At an emotional level, it's the next step after Zappos. "Reading" Zappos was nothing like reading a magazine. It wasn't beautifully designed, or even very easily searchable. But by investing so heavily in customer service, Zappos continually delighted customers. It may not have delighted them the second they came to the site, but it delighted them around the point of sale and in the case of problems or returns. And that turned customers into evangelists.
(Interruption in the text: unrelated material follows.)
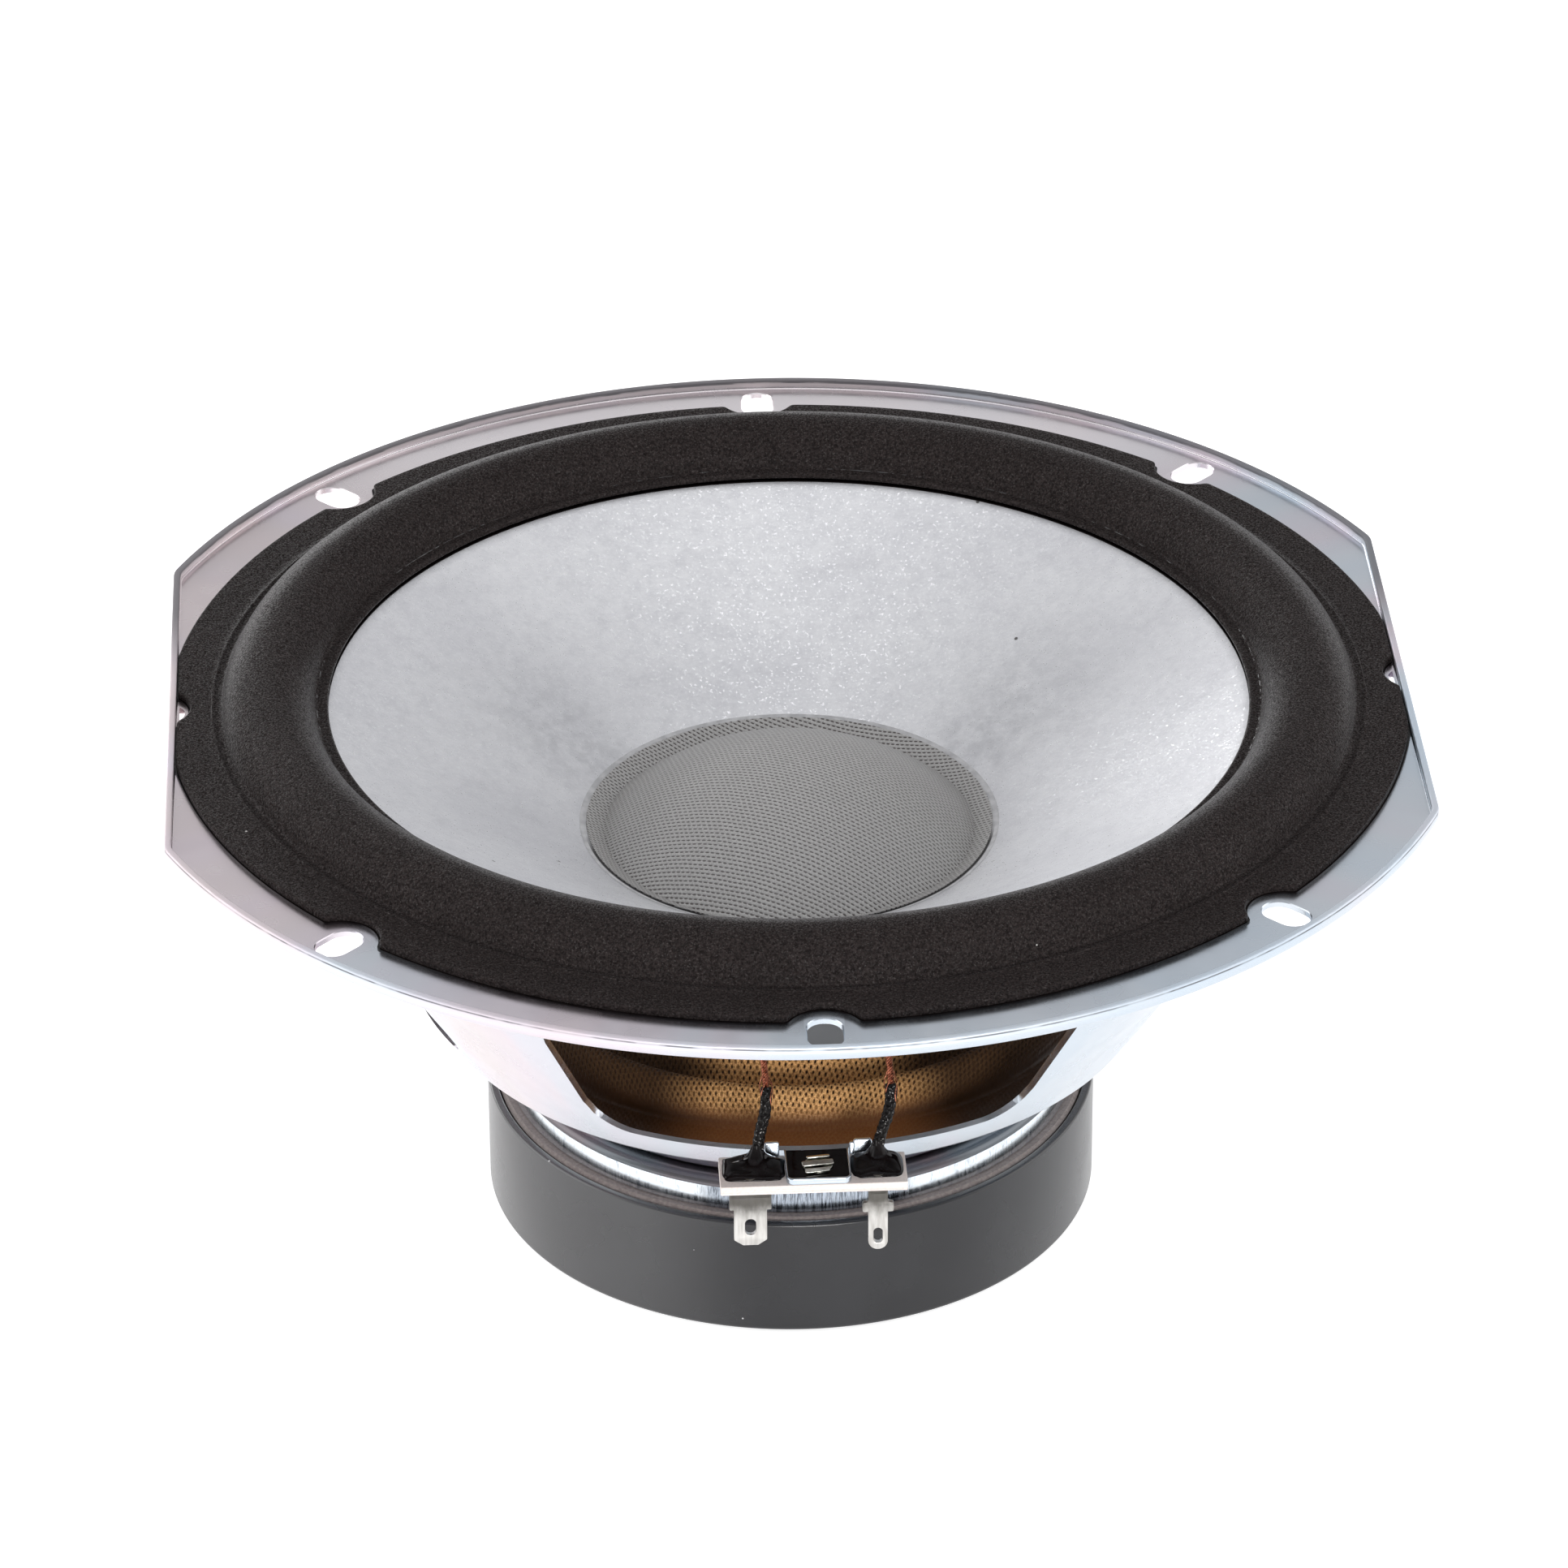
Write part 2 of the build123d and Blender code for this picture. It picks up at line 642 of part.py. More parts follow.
with BuildPart() as narrow_tab:
    with BuildSketch(foot_plane):
        with Locations((tab_x, (tab_foot_y + tab_face_y) / 2)):
            Rectangle(narrow_tab_width, tab_foot_y - tab_face_y)
        with Locations(tab_places[1]):
            Circle(tab_foot_end)
    extrude(amount=tab_thickness)
    narrow_round_z = narrow_tip_z + narrow_tab_width / 2
    with BuildSketch(blade_plane) as narrow_blade:
        with Locations((tab_x, (narrow_round_z + board_z) / 2)):
            Rectangle(narrow_tab_width, board_z - narrow_round_z)
        with Locations((tab_x, narrow_shoulder_z)):
            Rectangle(narrow_shoulder_width, narrow_shoulder_height)
        shoulder_corners = narrow_blade.vertices().group_by(Axis.Y)[1:-1]
        fillet([corner for level in shoulder_corners for corner in level], narrow_corner_r)
        with Locations((tab_x, narrow_round_z)):
            Circle(narrow_tab_width / 2)
        with Locations((tab_x, narrow_hole_z)):
            SlotOverall(*narrow_hole, rotation=90, mode=Mode.SUBTRACT)
    extrude(amount=tab_thickness)
    fillet(narrow_tab.edges().filter_by(Axis.X).group_by(Axis.Y)[0].sort_by(Axis.Z)[-1], tab_bend_r)
    with BuildSketch(foot_plane):
        with Locations(tab_places[1]):
            Circle(tab_eyelet_r + eyelet_slack)
    extrude(amount=tab_thickness, mode=Mode.SUBTRACT)
save(narrow_tab, "narrow_tab")

with BuildPart() as tab_eyelets:
    for flange_foot_z in (tab_foot_z - eyelet_flange, board_top_z):
        with BuildSketch(Plane.XY.offset(flange_foot_z)):
            with Locations(*tab_places):
                Circle(tab_eyelet_flange_r)
        extrude(amount=eyelet_flange)
    with BuildSketch(Plane.XY.offset(tab_foot_z)):
        with Locations(*tab_places):
            Circle(tab_eyelet_r)
    extrude(amount=board_top_z - tab_foot_z)
save(tab_eyelets, "tab_eyelets")

# ---------------------------------------------------------------- leads

# Each lead's route from its joint on the board up to the cone's back
lead_foot_z = board_top_z + lead_above_board
wide_route = [
    (-8.0, -59.7, lead_foot_z),
    (-7.8, -59.5, 42.7),
    (-6.3, -58.0, 47.4),
    (-6.6, -55.4, 53.0),
    (-7.4, -51.2, 59.6),
    (-8.3, -47.9, 66.3),
]
narrow_route = [
    (9.3, -59.7, lead_foot_z),
    (9.5, -59.5, 42.3),
    (11.5, -58.0, 46.6),
    (11.4, -55.4, 52.6),
    (10.4, -51.1, 59.4),
    (9.2, -47.8, 66.2),
]
sleeve_corners = 3         # points of the route before the sleeve's end
sleeve_end = 0.47          # how far along the next run it ends


def bend_radii(points):
    """Largest arc for each corner: 0.45 of the shorter run over the tangent of half the turn."""
    radii = []
    for before, corner, after in zip(points, points[1:], points[2:]):
        arriving = corner - before
        leaving = after - corner
        half_turn = radians(arriving.get_angle(leaving) / 2)
        radii.append(0.45 * min(arriving.length, leaving.length) / tan(half_turn))
    return radii


def tube(points, radii, radius, bore=0):
    """A round tube along straight runs joined by tangent arcs."""
    with BuildPart() as swept:
        with BuildLine() as path:
            FilletPolyline(*points, radius=radii)
        with BuildSketch(Plane(origin=path.line @ 0, z_dir=path.line % 0)):
            Circle(radius)
            if bore:
                Circle(bore, mode=Mode.SUBTRACT)
        sweep()
    expected = pi * (radius**2 - bore**2) * path.wires()[0].length
    print("volume", round(swept.part.volume, 2), "section x length", round(expected, 2))
    return swept.part


for side, route in (("wide", wide_route), ("narrow", narrow_route)):
    points = [Vector(*point) for point in route]
    radii = bend_radii(points)
    print(side, "lead's bend radii", [round(bend, 1) for bend in radii])
    lead_tube = tube(points, radii, lead_r)
    with BuildPart() as tinsel_lead:
        add(lead_tube)
    save(tinsel_lead, f"{side}_tinsel_lead")
    last, following = points[sleeve_corners - 1], points[sleeve_corners]
    sleeve_points = points[:sleeve_corners] + [last + (following - last) * sleeve_end]
    sleeve_tube = tube(sleeve_points, radii[: sleeve_corners - 1], sleeve_r, sleeve_bore_r)
    with BuildPart() as lead_sleeve:
        add(sleeve_tube)
    save(lead_sleeve, f"{side}_lead_sleeve")

    # Glue over the solder joint, with room left for the eyelet's flange, the sleeve and the lead
    sign = -1 if side == "wide" else 1
    lead_foot = (route[0][0], route[0][1])
    inner_x = tongue_x + sign * (tongue_width / 2 + 2 * skin_gap)
    outer_x = sign * (board_length / 2 - 2 * tab_edge_gap)
    with BuildPart() as tab_glue:
        with BuildSketch(Plane.XY.offset(board_top_z)):
            with Locations(((inner_x + outer_x) / 2, board_y + glue_forward)):
                RectangleRounded(abs(outer_x - inner_x), glue_width, glue_round_r + tab_edge_gap)
        extrude(amount=glue_height)
        fillet(tab_glue.faces().sort_by(Axis.Z)[-1].edges(), glue_round_r)
        with BuildSketch(Plane.XY.offset(board_top_z + flare_foot_height)):
            with Locations(lead_foot):
                Circle(flare_foot_r)
        with BuildSketch(Plane.XY.offset(board_top_z + flare_height)):
            with Locations(lead_foot):
                Circle(flare_top_r)
        loft()
        with BuildSketch(Plane.XY.offset(board_top_z)):
            with Locations((sign * tab_x, tab_eyelet_y)):
                Circle(tab_eyelet_flange_r + skin_gap)
        extrude(amount=eyelet_flange + skin_gap, mode=Mode.SUBTRACT)
        with BuildSketch(Plane.XY.offset(lead_foot_z - 2 * skin_gap)):
            with Locations(lead_foot):
                Circle(sleeve_r + sleeve_pocket_gap)
        extrude(amount=flare_height, mode=Mode.SUBTRACT)
    save(tab_glue, f"{side}_tab_glue")


# Glue dots and lead-out wires on the cone's back
def back_plane(x, gap):
    """Plane on the cone's back at joint_r, at the given x, facing away from the cone."""
    y = -sqrt(joint_r**2 - x**2)
    normal = Vector(x / joint_r * sin(cone_fall), y / joint_r * sin(cone_fall), -cos(cone_fall))
    foot = Vector(x, y, cone_z(joint_r) - cone_drop)
    return Plane(origin=foot + normal * gap, z_dir=normal)


with BuildPart() as lead_joints:
    for x in (-joint_x, joint_x):
        with BuildSketch(back_plane(x, skin_gap)):
            Circle(joint_glue_r)
        extrude(amount=joint_glue_height)
save(lead_joints, "lead_joints")

with BuildPart() as lead_outs:
    for x in (-joint_x, joint_x):
        start_r = collar_r + 2 * lead_out_r
        end_r = joint_r - joint_glue_r - 4 * skin_gap
        y = -sqrt(joint_r**2 - x**2)
        drop = cone_drop + 3 * skin_gap + lead_out_r / cos(cone_fall)
        inner_end = (x * start_r / joint_r, y * start_r / joint_r, cone_z(start_r) - drop)
        outer_end = (x * end_r / joint_r, y * end_r / joint_r, cone_z(end_r) - drop)
        with BuildLine() as wire:
            Line(inner_end, outer_end)
        with BuildSketch(Plane(origin=inner_end, z_dir=Vector(*outer_end) - Vector(*inner_end))):
            Circle(lead_out_r)
        sweep(path=wire.line)
save(lead_outs, "lead_outs")
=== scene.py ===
from math import atan, cos, pi, radians, sin, sqrt, tan

import bmesh
import bpy
import numpy as np
from mathutils import Matrix, Vector, noise


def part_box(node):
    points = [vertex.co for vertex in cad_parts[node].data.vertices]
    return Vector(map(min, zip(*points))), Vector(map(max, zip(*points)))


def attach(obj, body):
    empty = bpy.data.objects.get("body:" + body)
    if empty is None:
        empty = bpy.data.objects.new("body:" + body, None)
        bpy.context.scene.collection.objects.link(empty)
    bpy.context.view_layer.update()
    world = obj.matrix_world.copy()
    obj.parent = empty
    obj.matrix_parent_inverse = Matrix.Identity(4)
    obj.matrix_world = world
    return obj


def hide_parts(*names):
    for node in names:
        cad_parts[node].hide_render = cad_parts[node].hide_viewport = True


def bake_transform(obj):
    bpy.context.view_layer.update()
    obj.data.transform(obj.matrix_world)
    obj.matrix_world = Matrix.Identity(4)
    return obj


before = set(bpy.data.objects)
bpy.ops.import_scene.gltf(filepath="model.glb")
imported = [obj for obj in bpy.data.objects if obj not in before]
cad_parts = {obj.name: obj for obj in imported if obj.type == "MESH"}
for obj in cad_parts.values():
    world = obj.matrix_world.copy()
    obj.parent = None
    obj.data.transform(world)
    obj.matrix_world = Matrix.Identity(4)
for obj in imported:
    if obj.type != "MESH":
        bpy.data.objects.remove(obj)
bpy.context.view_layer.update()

mm = 0.001

# ---------------------------------------------------------------- sizes
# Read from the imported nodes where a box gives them, and named here where it doesn't.


def low(node):
    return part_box(node)[0]


def high(node):
    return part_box(node)[1]


frame_r = high("basket").y
flat_x = high("basket").x
lip_top = high("basket").z
base_z = low("basket").z
sheet = 1.0 * mm
lip_height = 2.5 * mm      # lip, over the flange's underside
flange_z = lip_top - lip_height
flange_top = flange_z + sheet
wall_foot = (53.8 * mm, 34.0 * mm)     # radius and height
wall_spread = 0.651
slot_circle_r = 93.8 * mm
slot_width = 5.0 * mm
slot_length = 7.5 * mm
window_half_arc = radians(32.2)
window_foot = 39.1 * mm
window_head = 66.5 * mm
window_corner = 6.0 * mm

foam_bottom = high("surround_adhesive").z
foam_thickness = 1.0 * mm
foam_top = foam_bottom + foam_thickness
foam_r = 91.3 * mm
foam_flat = high("surround").x
foam_notch_r = 5.8 * mm
roll_r = 76.5 * mm
roll_ball = 6.474 * mm     # middle of the foam, round the roll
roll_centre = foam_bottom - 0.474 * mm
foam_lip_r = 67.75 * mm

cone_edge_r = 67.75 * mm
cone_edge_z = high("cone").z
cone_slope = 0.565
cone_rim_r = 70.3 * mm
cone_thickness = 0.7 * mm
cap_r = high("dust_cap").x
cap_dome_r = 27.5 * mm
cap_top = high("dust_cap").z
cap_thickness = 0.5 * mm

boot_r = high("magnet_boot").x
boot_top = high("magnet_boot").z
plate_r = high("top_plate").x
plate_low = low("top_plate").z
plate_corner = 1.3 * mm
plate_bore_r = 20.6 * mm

board_top = high("terminal_board").z
board_low = low("terminal_board").z
board_front = low("terminal_board").y
board_back = high("terminal_board").y
tab_x = 9.15 * mm
tab_thickness = 0.8 * mm
tab_face_y = board_front + 0.3 * mm
tab_foot_y = board_front + 4.9 * mm
tongue_x = 0.7 * mm
lead_r = 0.5 * mm
sleeve_r = 0.9 * mm


def wall_r(z):
    """Outside radius of the basket's wall at height z."""
    return wall_foot[0] + (z - wall_foot[1]) * wall_spread


def cone_z(r):
    """Height of the cone's front face at radius r."""
    return cone_edge_z - (cone_edge_r - r) * cone_slope


# ---------------------------------------------------------------- camera, light and floor


def new_object(name, data):
    made = bpy.data.objects.new(name, data)
    bpy.context.scene.collection.objects.link(made)
    return made


def make_camera():
    camera = new_object("camera", bpy.data.cameras.new("camera"))
    camera.data.sensor_width = 36
    camera.data.lens = 172.97
    camera.data.clip_end = 20
    camera.location = (-0.0492, -0.9654, 0.6285)
    turn = Matrix.Rotation(radians(-2.872), 4, "Z")
    tilt = Matrix.Rotation(radians(59.84), 4, "X")
    roll = Matrix.Rotation(radians(-0.31), 4, "Z")
    camera.rotation_euler = (turn @ tilt @ roll).to_euler()
    bpy.context.scene.camera = camera


def area_light(name, place, size, power, towards=(0, 0, 0.05), colour=(1, 1, 1)):
    lamp = bpy.data.lights.new(name, "AREA")
    lamp.shape = "RECTANGLE"
    lamp.size, lamp.size_y = size
    lamp.energy = power
    lamp.color = colour
    lamp_object = new_object(name, lamp)
    lamp_object.location = place
    aim = Vector(towards) - Vector(place)
    lamp_object.rotation_euler = aim.to_track_quat("-Z", "Y").to_euler()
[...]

Ten years ago, the fear of ecommerce was that there was no stickiness on the Web. That people would flit between sites, far easier than they could walk out of a store, without loyalty looking for simply the vendor with the cheapest price. Zappos and Amazon proved that wrong by offering better customer service and ease-of-checkout. And now companies like Jetsetter and Fab are offering something more than price or ease. They are offering the business buzz word of the year: "beauty."
This trend is bad news for glossy lifestyle magazines, and don't think they don't see what Fab has built in their own backyard. It was hard enough for newspapers to compete with the speed, immediacy, low-cost and interactivity of blogs. But competing with the ecommerce, instant-gratification of these sites will be all but impossible for the Conde Nasts of the world.
This is an exciting story, because it isn't the Valley reinventing the business of New York. This is New York reinventing New York.
(Zappos CEO Tony Hsieh and Shervin Pishevar are both investors in PandoDaily.)